> _Required task_
In the listing that follows, count each line containing the string "with" and report only the count.

> _Material_
<<<<

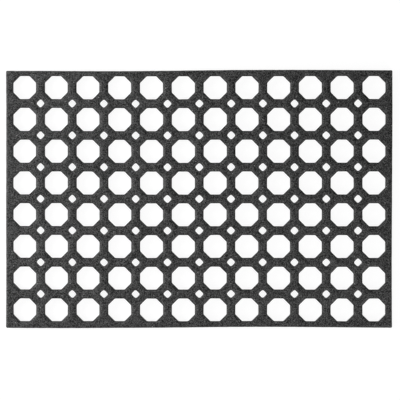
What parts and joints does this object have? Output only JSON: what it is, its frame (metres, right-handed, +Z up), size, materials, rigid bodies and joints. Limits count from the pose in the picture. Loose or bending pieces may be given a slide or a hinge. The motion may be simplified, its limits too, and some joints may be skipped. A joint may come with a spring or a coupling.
{
  "type": "door mat",
  "caption": "Open-lattice rubber door mat: octagonal cells with small drain holes between them, sloped rims on the tread side and short drainage feet underneath.",
  "frame": {"origin": "on the floor under the middle of the mat", "axes": "+X along the mat's length, +Y along its width, +Z up through the tread face"},
  "size_m": [0.6, 0.4, 0.016],
  "materials": {
    "rubber": "matt moulded rubber, dark neutral grey, fine grained with a little dust"
  },
  "bodies": {
    "root": {"front_border": "rubber", "back_border": "rubber", "left_border": "rubber", "right_border": "rubber", "rib_01": "rubber", "rib_02": "rubber", "rib_03": "rubber", "rib_04": "rubber", "rib_05": "rubber", "rib_06": "rubber", "rib_07": "rubber", "rib_08": "rubber", "rib_09": "rubber", "rib_10": "rubber", "rib_11": "rubber"}
  },
  "joints": []
}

>>>>

> _Final result_
3